— Start —
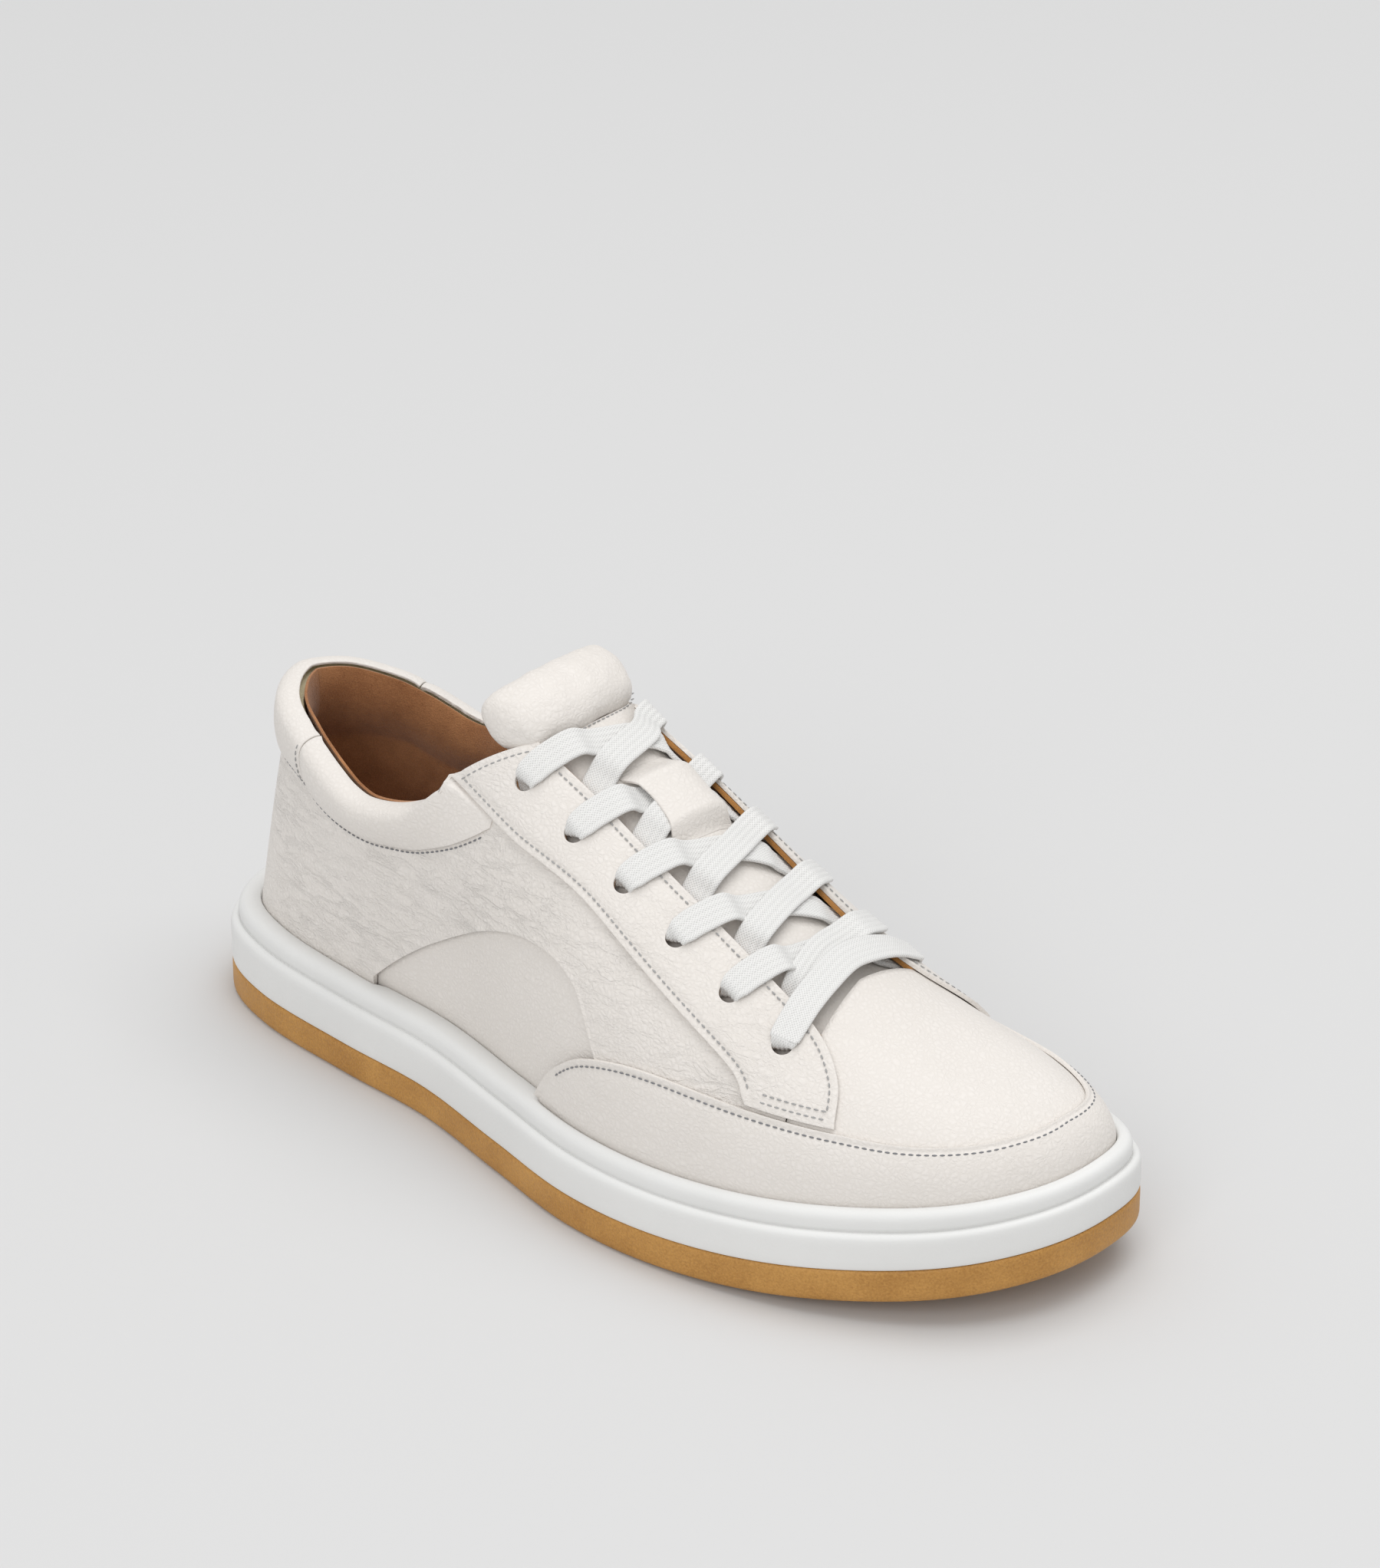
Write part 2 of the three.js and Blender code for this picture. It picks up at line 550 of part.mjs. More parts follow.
const LINING_LAP = UNDERLAP + 0.012; // the eyestay's lining starts just past the quarter's edge
for (const side of SIDES) {
  const stayFace = (u, w, k) => {
    const p = stayPoint(u, w);
    return skin(mirror(p.x, side), p.y, LAYER.overlay[k]);
  };
  addMesh(`eyestay_${side}`, punch(sheet(stayFace, 20, 4), side), LEATHER_FINISH);

  const backingFace = (u, w, k) => {
    const t = lerp(0.19, quarterEnd, u);
    const inner = t < 0.208 ? lerp(0.6, 0.735, (t - 0.19) / 0.018) : curve(STAY_INNER.slice(0, 5), t);
    const v = lerp(stayEdge(t) + LINING_LAP, inner, w);
    return skin(mirror(t, side), v, LAYER.shell[k]);
  };
  addMesh(`eyestay_lining_${side}`, punch(sheet(backingFace, 18, 2), side), {
    color: 0xb87a3c, roughness: 0.9, metalness: 0,
  });
}

// ---- tongue -----------------------------------------------------------------------------------------
const laceUnder = LAYER.shell[0] - PLY - LACE_THICKNESS / 2; // middle of the lace under the eyestay
const laceOver = LAYER.overlay[1] + PLY + LACE_THICKNESS / 2; // and over it
const tongueTop = laceUnder - LACE_THICKNESS / 2 - 0.5;
const TONGUE_LAYERS = {
  face: [tongueTop - LEATHER, tongueTop],
  foam: [tongueTop - LEATHER - PLY - TONGUE_FOAM, tongueTop - LEATHER - PLY],
};
const tongueLow = TONGUE_LAYERS.foam[0] - PLY;
TONGUE_LAYERS.lining = [tongueLow - LINING, tongueLow];
const TONGUE_SEAM = 0.217;
const TONGUE_RISE = 0.004; // its corners reach this much of t further back, to the roll's ends
const TONGUE_FRONT = VAMP_LINING_START - SEAM_GAP;
const tongueWing = (t) => stayEdge(t) + UNDERLAP + 0.02;
for (const [layer, finish] of [["face", LEATHER_FINISH], ["foam", FOAM_FINISH], ["lining", SUEDE_FINISH]]) {
  const face = (u, w, k) => {
    const t = lerp(TONGUE_SEAM - TONGUE_RISE * (2 * w - 1) ** 2, TONGUE_FRONT, u);
    const wing = tongueWing(t);
    return instep(t, lerp(wing, 2 - wing, w), TONGUE_LAYERS[layer][k]);
  };
  addMesh(`tongue_${layer}`, sheet(face, 10, 8), finish);
}

// The padded roll: a cover wrapped round a foam core, sewn to the blade along one seam.
const perT = across(TONGUE_SEAM - 0.02, 1, 0).distanceTo(across(TONGUE_SEAM, 1, 0)) / 0.02;
const ROLL_HINGE = TONGUE_SEAM - 1.2 / perT;
const rollHalf = ROLL_LENGTH / 2 / perT;
const rollMiddle = ROLL_HINGE - rollHalf;
const rollDepth = tongueTop - 1.2;
const ROLL_SPAN = [-18.5 * scaleY, 28 * scaleY]; // y of its ends: it is straighter than the instep
const ROLL_ARCH = 3;
const rollCentre = across(rollMiddle, 1, rollDepth);
const rollAlong = across(ROLL_HINGE, 1, rollDepth).sub(rollCentre).setY(0).normalize();
const rollUp = new THREE.Vector3(-rollAlong.z, 0, rollAlong.x);
function rollPoint(a, angle, shrink) {
  const off = 2 * a - 1;
  const end = Math.abs(off) ** 4; // the roll thins towards its ends
  const half = (ROLL_LENGTH / 2 - shrink) * (1 - 0.3 * end);
  const depth = (ROLL_THICKNESS / 2) * (1 - 0.4 * end) - shrink;
  return rollCentre.clone().setY(lerp(ROLL_SPAN[0], ROLL_SPAN[1], a))
    .addScaledVector(rollUp, depth * Math.sin(angle) - ROLL_ARCH * off ** 2)
    .addScaledVector(rollAlong, half * Math.cos(angle) - 3 * end);
}
const ROLL_OPEN = 0.45; // half angle left open at the seam
const coverSurface = (u, w) => rollPoint(u, lerp(ROLL_OPEN, 2 * Math.PI - ROLL_OPEN, w), COLLAR_SKIN / 2);
addMesh("tongue_roll_cover", thickSheet(coverSurface, 10, 12, COLLAR_SKIN), LEATHER_FINISH);
const coreRings = [...Array(9).keys()].map((i) => [...Array(12).keys()].map((j) => (
  rollPoint(lerp(0.03, 0.97, i / 8), (j / 12) * 2 * Math.PI, COLLAR_SKIN + 3 * PLY)
)));
addMesh("tongue_roll_foam", stackedRings(coreRings), FOAM_FINISH);

// ---- lace keeper: a strip of the tongue between two slots, with the lace under it -----------------
const KEEPER_ROW = 1; // the crossing between this eyelet row and the next, counted from the ankle
const keeperCentre = (eyelets[KEEPER_ROW].x + eyelets[KEEPER_ROW + 1].x) / 2;
const crossingBottom = tongueTop + LACE_THICKNESS / 2 + PLY;
const crossingTop = crossingBottom + LACE_THICKNESS + GAP;
const keeperRise = crossingTop + LACE_THICKNESS / 2 + PLY;
const KEEPER = { halfLength: 17 / 2, halfWidth: 0.075, thickness: 0.9 };
const keeperFace = (u, w, k) => {
  const t = keeperCentre + ((2 * u - 1) * (KEEPER.halfLength + 3)) / perT;
  const hump = smoothstep(1 - Math.abs(2 * u - 1), 0, 0.3);
  const low = lerp(tongueTop + GAP, keeperRise, hump);
  return instep(t, 1 + lerp(-KEEPER.halfWidth, KEEPER.halfWidth, w), low + k * KEEPER.thickness);
};
addMesh("lace_keeper", sheet(keeperFace, 10, 2), LEATHER_FINISH);

// ---- lace --------------------------------------------------------------------------------------------
// The lace is a row of stations: a place on the instep (t, c), a height d, a width and a thickness.
const eyeMid = eyelets[2];
const perEyeT = across(eyeMid.x + 0.01, eyeMid.y, 0).distanceTo(across(eyeMid.x - 0.01, eyeMid.y, 0)) / 0.02;
const perC = across(eyeMid.x, eyeMid.y + 0.1, 0).distanceTo(across(eyeMid.x, eyeMid.y - 0.1, 0)) / 0.2;
const HOLE_WIDTH = 4.2; // the lace bunches up where it goes through a hole
const HOLE_THICKNESS = 1.5;
const PLAIN_LEVELS = [-1.4, 0.2]; // height of the lower and the upper lace where two cross

const holeAt = (row, side) => ({
  t: eyelets[row].x,
  c: side === 0 ? eyelets[row].y : 2 - eyelets[row].y,
  inward: side === 0 ? 1 : -1,
});
// Change of t for each unit of c on the way from one hole to another.
const leanOf = (from, to) => (to.t - from.t) / Math.abs(to.c - from.c);
function station(t, c, d, spread) {
  const width = lerp(HOLE_WIDTH, LACE_WIDTH, spread);
  const thickness = lerp(HOLE_THICKNESS, LACE_THICKNESS, spread);
  return { t, c, d, width, thickness };
}

// Down into a hole from the run over the flap, leaning towards where it came from.
function intoHole(hole, lean) {
  const rows = [[3.4, laceOver, 0.8], [1.5, laceOver - 0.1, 0.25], [0.35, laceOver - 0.9, 0], [0, 0.15, 0]];
  return rows.map(([away, d, spread]) => {
    const c = away / perC;
    return station(hole.t + lean * c, hole.c + hole.inward * c, d, spread);
  });
}
// Out of the hole under the flap, back towards the gap between the flaps.
function outOfHole(hole, lean) {
  const rows = [[0.35, laceUnder + 0.9, 0], [1.5, laceUnder + 0.1, 0.25], [3.4, laceUnder, 0.8]];
  return rows.map(([away, d, spread]) => {
    const c = away / perC;
    return station(hole.t + lean * c, hole.c + hole.inward * c, d, spread);
  });
}
// One crossing, from under one flap at a row to over the other flap at the row above.
function crossing(from, to, level) {
  const keys = [
    [0.12, laceUnder], [0.24, laceUnder], [0.33, level], [0.5, level], [0.67, level],
    [0.76, laceOver], [0.88, laceOver],
  ];
  return keys.map(([s, d]) => station(lerp(from.t, to.t, s), lerp(from.c, to.c, s), d, 1));
}
// The tucked end turns towards the toe beside the tongue, under the flap.
const TUCK = [[-0.35, 0, 0.9], [-1.4, 0.3, 0.1], [-2.8, 1.6, 0], [-3.7, 4, 0], [-4, 7.5, 0]];
function tuckedEnd(hole) {
  return TUCK.map(([away, forward, rise]) => (
    station(hole.t + forward / perEyeT, hole.c + (hole.inward * away) / perC, laceUnder + rise, 0)
  ));
}
// One half of the lace, from the bar at the lowest row up to the top row, side by side.
function laceHalf(startSide) {
  const list = [];
  let side = startSide;
  for (let row = EYELET_ROWS - 1; row >= 0; row -= 1) {
    const here = holeAt(row, side);
    const below = holeAt(row + 1 < EYELET_ROWS ? row + 1 : row, 1 - side);
    list.push(...intoHole(here, -leanOf(below, here)));
    if (row === 0) {
      list.push(...tuckedEnd(here));
    } else {
      const next = holeAt(row - 1, 1 - side);
      const upper = side; // the lace that comes from the inner side's holes lies below
      const kept = [crossingTop, crossingBottom][upper];
      const level = row - 1 === KEEPER_ROW ? kept : PLAIN_LEVELS[1 - upper];
      list.push(...outOfHole(here, leanOf(here, next)), ...crossing(here, next, level));
    }
    side = 1 - side;
  }
  return list;
}
const barRow = eyelets[EYELET_ROWS - 1];
const bar = [-0.6, -0.3, 0, 0.3, 0.6].map((s) => station(barRow.x, 1 + s * (1 - barRow.y), laceOver, 1));
const lace = [...laceHalf(0).reverse(), ...bar, ...laceHalf(1)];

// Width directions lie in the surface, square to the way the lace runs, and never flip over.
function laceRings(list) {
  const points = list.map((s) => instep(s.t, s.c, s.d));
  const flat = list.map((s) => instep(s.t, s.c, 0));
  const normals = list.map((s) => instepNormal(s.t, s.c));
  const before = (i) => Math.max(i - 1, 0);
  const after = (i) => Math.min(i + 1, list.length - 1);
  const widths = list.map((s, i) => {
    const heading = flat[after(i)].clone().sub(flat[before(i)]);
    return heading.length() < 0.6 ? null : normals[i].clone().cross(heading).normalize();
  });
  let last = widths.find((w) => w !== null);
  for (let i = 0; i < widths.length; i += 1) {
    if (widths[i] === null) widths[i] = last.clone();
    if (widths[i].dot(last) < 0) widths[i].negate();
    last = widths[i];
  }
  const bevel = 0.3;
  return list.map((s, i) => {
    const tangent = points[after(i)].clone().sub(points[before(i)]).normalize();
    const up = tangent.clone().cross(widths[i]).normalize();
    const side = up.clone().cross(tangent).normalize();
    const [w, h] = [s.width / 2, s.thickness / 2];
    const corners = [
      [w, h - bevel], [w - bevel, h], [bevel - w, h], [-w, h - bevel],
      [-w, bevel - h], [bevel - w, -h], [w - bevel, -h], [w, bevel - h],
    ];
    return corners.map(([x, y]) => points[i].clone().addScaledVector(side, x).addScaledVector(up, y));
  });
}
const LACE_FINISH = { color: 0xe4e4e2, roughness: 0.9, metalness: 0 };
addMesh("lace", stackedRings(laceRings(lace)), LACE_FINISH);

// Aglets on the tucked ends.
for (const side of [0, 1]) {
  const hole = holeAt(0, side);
  const c = hole.c - (hole.inward * 4.1) / perC;
  const start = TUCK[TUCK.length - 1][1] + GAP + 0.1;
  const rings = [0, 1, AGLET.length - 1, AGLET.length].map((run, i) => {
    const shrink = i === 0 || i === 3 ? 0.3 : 0;
    const t = hole.t + (start + run) / perEyeT;
    const centre = instep(t, c, laceUnder);
    const normal = instepNormal(t, c);
    const tangent = instep(t + 0.004, c, laceUnder).sub(instep(t - 0.004, c, laceUnder)).normalize();
    const wide = normal.clone().cross(tangent).normalize();
    const up = tangent.clone().cross(wide).normalize();
    return [...Array(8).keys()].map((k) => {
      const angle = ((k + 0.5) / 8) * 2 * Math.PI;
      const x = (AGLET.width / 2 - shrink) * Math.cos(angle);
      const y = (LACE_THICKNESS / 2 + 0.05 - shrink) * Math.sin(angle);
      return centre.clone().addScaledVector(wide, x).addScaledVector(up, y);
    });
  });
  addMesh(`aglet_${SIDES[side]}`, stackedRings(rings), { color: 0xf2f2f0, roughness: 0.3, metalness: 0 });
}

export default shoe;
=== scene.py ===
import math

import bmesh
import bpy
import numpy as np
from mathutils import Matrix, Vector, noise


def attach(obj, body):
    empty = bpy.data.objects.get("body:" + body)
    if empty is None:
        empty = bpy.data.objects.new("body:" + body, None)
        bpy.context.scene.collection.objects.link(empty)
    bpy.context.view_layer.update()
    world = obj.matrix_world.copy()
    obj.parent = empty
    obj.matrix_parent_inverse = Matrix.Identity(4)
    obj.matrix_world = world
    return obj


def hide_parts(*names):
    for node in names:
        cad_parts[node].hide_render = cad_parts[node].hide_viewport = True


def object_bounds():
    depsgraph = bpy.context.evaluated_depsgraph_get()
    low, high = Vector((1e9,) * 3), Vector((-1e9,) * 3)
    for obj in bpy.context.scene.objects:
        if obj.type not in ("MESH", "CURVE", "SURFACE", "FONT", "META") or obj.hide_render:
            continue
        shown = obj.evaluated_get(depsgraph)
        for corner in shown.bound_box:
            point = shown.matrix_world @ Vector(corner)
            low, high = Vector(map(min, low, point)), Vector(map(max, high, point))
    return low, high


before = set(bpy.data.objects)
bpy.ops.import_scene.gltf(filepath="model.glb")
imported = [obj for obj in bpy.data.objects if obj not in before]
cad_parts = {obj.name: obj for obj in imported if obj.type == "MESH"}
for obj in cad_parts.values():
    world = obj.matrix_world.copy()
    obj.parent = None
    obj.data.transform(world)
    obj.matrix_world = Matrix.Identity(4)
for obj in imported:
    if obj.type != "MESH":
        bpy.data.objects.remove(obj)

cad_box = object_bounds()
MM = 0.001

# ---- camera, floor and light -------------------------
# A right shoe on a pale studio floor, seen from above, from its outer side and a little from the toe.
# One broad lamp hangs overhead and one stands in front, with soft light from all round.
VIEW = {"azimuth": 42, "elevation": 28, "distance": 1.5, "lens": 139.6}
LOOK_AT = Vector((14.5, -2.75, 40)) * MM  # a point in the middle of the shoe
LOOK_SHIFT = (4.2 * MM, 66.2 * MM)  # right and up from it, to the middle of the picture
LAMP_TARGET = (0, 0, 0.05)
ROOM_LIGHT = 0.66
FLOOR_SHADE = 0.665
FLOOR_REACH = 12  # from the middle to each edge, in metres

azimuth, elevation = math.radians(VIEW["azimuth"]), math.radians(VIEW["elevation"])
back = Vector((math.sin(azimuth) * math.cos(elevation), -math.cos(azimuth) * math.cos(elevation),
               math.sin(elevation)))
right = Vector((math.cos(azimuth), math.sin(azimuth), 0))
up = back.cross(right)
eye = LOOK_AT + right * LOOK_SHIFT[0] + up * LOOK_SHIFT[1] + back * VIEW["distance"]
turn = Matrix((right, up, back)).transposed().to_4x4()
camera = bpy.data.objects.new("camera", bpy.data.cameras.new("camera"))
camera.data.lens = VIEW["lens"]
camera.data.sensor_fit = "HORIZONTAL"
camera.matrix_world = Matrix.Translation(eye) @ turn
bpy.context.scene.collection.objects.link(camera)
bpy.context.scene.camera = camera
bpy.context.scene.view_settings.view_transform = "Standard"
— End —
Quote the data above from the line containing "the tucked ends." to the line containing "shown = obj.evaluated_get(depsgraph)", inclusive, and stop.

## EXERCISE OUTPUT
// Aglets on the tucked ends.
for (const side of [0, 1]) {
  const hole = holeAt(0, side);
  const c = hole.c - (hole.inward * 4.1) / perC;
  const start = TUCK[TUCK.length - 1][1] + GAP + 0.1;
  const rings = [0, 1, AGLET.length - 1, AGLET.length].map((run, i) => {
    const shrink = i === 0 || i === 3 ? 0.3 : 0;
    const t = hole.t + (start + run) / perEyeT;
    const centre = instep(t, c, laceUnder);
    const normal = instepNormal(t, c);
    const tangent = instep(t + 0.004, c, laceUnder).sub(instep(t - 0.004, c, laceUnder)).normalize();
    const wide = normal.clone().cross(tangent).normalize();
    const up = tangent.clone().cross(wide).normalize();
    return [...Array(8).keys()].map((k) => {
      const angle = ((k + 0.5) / 8) * 2 * Math.PI;
      const x = (AGLET.width / 2 - shrink) * Math.cos(angle);
      const y = (LACE_THICKNESS / 2 + 0.05 - shrink) * Math.sin(angle);
      return centre.clone().addScaledVector(wide, x).addScaledVector(up, y);
    });
  });
  addMesh(`aglet_${SIDES[side]}`, stackedRings(rings), { color: 0xf2f2f0, roughness: 0.3, metalness: 0 });
}

export default shoe;
=== scene.py ===
import math

import bmesh
import bpy
import numpy as np
from mathutils import Matrix, Vector, noise


def attach(obj, body):
    empty = bpy.data.objects.get("body:" + body)
    if empty is None:
        empty = bpy.data.objects.new("body:" + body, None)
        bpy.context.scene.collection.objects.link(empty)
    bpy.context.view_layer.update()
    world = obj.matrix_world.copy()
    obj.parent = empty
    obj.matrix_parent_inverse = Matrix.Identity(4)
    obj.matrix_world = world
    return obj


def hide_parts(*names):
    for node in names:
        cad_parts[node].hide_render = cad_parts[node].hide_viewport = True


def object_bounds():
    depsgraph = bpy.context.evaluated_depsgraph_get()
    low, high = Vector((1e9,) * 3), Vector((-1e9,) * 3)
    for obj in bpy.context.scene.objects:
        if obj.type not in ("MESH", "CURVE", "SURFACE", "FONT", "META") or obj.hide_render:
            continue
        shown = obj.evaluated_get(depsgraph)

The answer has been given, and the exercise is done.